Shooting guard Woolridge (6-3) said he liked what Bone had to say during his trip.
"He seems like a great coach, he takes time to develop players, and he loves guard play. He seems like a coach I would definitely like to play for," said Woolridge.
Woolridge, who is transferring from Kansas this offseason, sees WSU as a compelling possibility because of what all the guards do on the court under Bone.
"It was a lot of fun, I really liked it up there -- just how they pay, the style of play, I felt I could fit in well there," he said.
In addition to Wazzu, Woolridge said he is being recruited most by Utah, Nevada, UNLV, South Florida, Pepperdine and BYU. He said a decision on where to transfer will probably be made in the next 1 1/2 to 2 months. Utah is his only other planned visit to this point, but there are more to come.
"I'm going to take all five of my visits…I'll probably know by end of June, maybe by the middle of June," said Woolridge of his decision timetable.
After announcing his decision to transfer from KU this past month, Woolridge said it didn't take long for WSU to jump onto his radar.
"After I got my release they were the first to start contacting me," said Woolridge. "They seemed very interested in me, and I had watched them play this past year, I had watched Klay (Thompson) and then the run they made in the NIT. It seemed like a good fit… they like guard play and the way I play, they think I can help with scoring."

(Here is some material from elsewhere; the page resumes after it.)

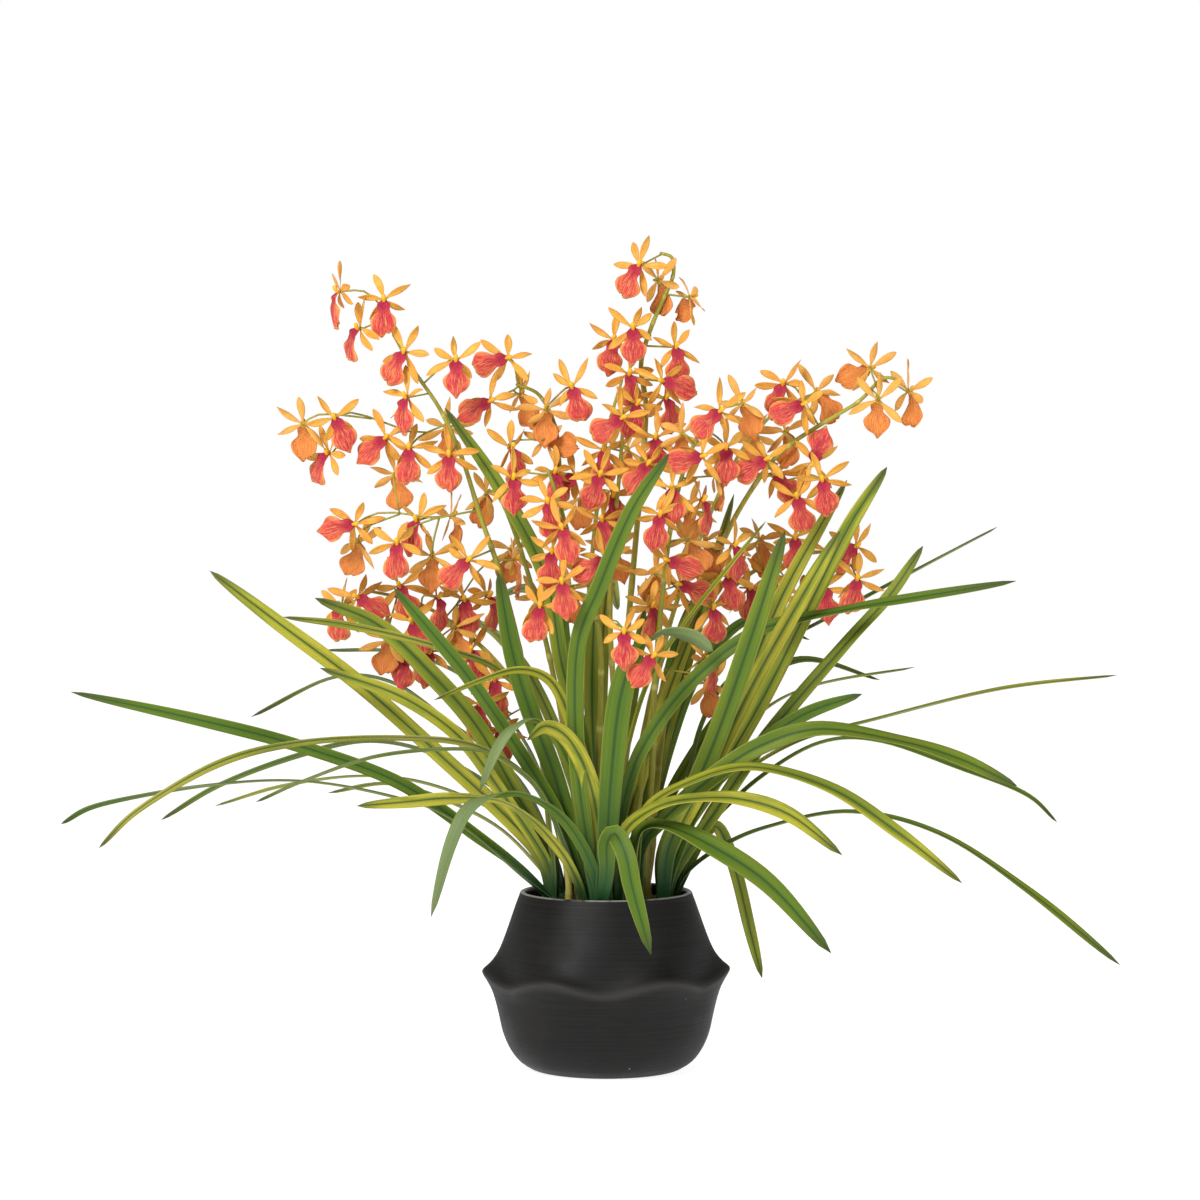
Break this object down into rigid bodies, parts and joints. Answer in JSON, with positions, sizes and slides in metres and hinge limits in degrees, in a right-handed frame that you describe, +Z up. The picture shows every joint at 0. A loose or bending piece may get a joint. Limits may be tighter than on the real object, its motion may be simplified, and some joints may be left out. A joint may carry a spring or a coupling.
{
  "type": "potted dendrobium orchid",
  "caption": "Dendrobium orchid with long strap leaves and sprays of orange and coral blooms in a matte black pinched pot.",
  "frame": {"origin": "centre of the pot's flat foot, on the floor", "axes": "+Z up; -Y towards the viewer of the picture; +X to the right in the picture, along the plant's widest spread of leaves"},
  "size_m": [0.938, 0.43, 0.7488],
  "materials": {
    "pot": "matte charcoal black, thrown and pinched",
    "soil": "bark potting mix with olive moss",
    "leaf": "satin, yellow-green with fine parallel veins",
    "bloom": "soft, golden orange tepals and coral lips on olive stems"
  },
  "bodies": {
    "root": {"pot": "pot", "soil": "soil", "leaf_tuft_back": "leaf", "leaf_tuft_backRight": "leaf", "leaf_tuft_centre": "leaf", "leaf_tuft_front": "leaf", "leaf_tuft_left": "leaf", "leaf_tuft_leftBack": "leaf", "leaf_tuft_leftFront": "leaf", "leaf_tuft_right": "leaf", "leaf_tuft_rightBack": "leaf", "leaf_tuft_rightFront": "leaf", "leaf_tuft_rightMiddle": "leaf", "flower_spray_backCentre": "bloom", "flower_spray_backLeft": "bloom", "flower_spray_backRight": "bloom", "flower_spray_centre": "bloom", "flower_spray_centreLow": "bloom", "flower_spray_centreRight": "bloom", "flower_spray_frontCentre": "bloom", "flower_spray_left": "bloom", "flower_spray_leftLow": "bloom", "flower_spray_rightLow": "bloom", "flower_spray_rightTop": "bloom", "flower_spray_top": "bloom", "flower_spray_upperLeft": "bloom"}
  },
  "joints": []
}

When Woolridge originally signed with Kansas in November 2009, coach Bill Self said the Jayhawks had gotten a gem. "Royce is one of the most underrated players that we recruited and we think has a chance to be terrific," said Self at the time. But Woolridge saw the court sparingly at Kansas this past season, playing in 15 games total, and averaging just 2.8 minutes and .6 points a game, and that prompted the change.
The adjustment at Kansas was a far cry from the year before, when at Sunnyslope High in Phoenix, he averaged 30.2 points a night, along with 6.5 rebounds and 2.9 assists his senior season. He was ranked three stars and the No. 42 shooting guard nationally coming out of high school.
Woolridge is a Phoenix native but said he has not heard from either ASU or Arizona. As for his basketball genes, in addition to his dad, his brother Renaldo Woolridge is a 6-8 forward at Tennessee.
Woolridge will have to sit out the 2011-12 season wherever he winds up, and then have three-to-play-three starting in 2012.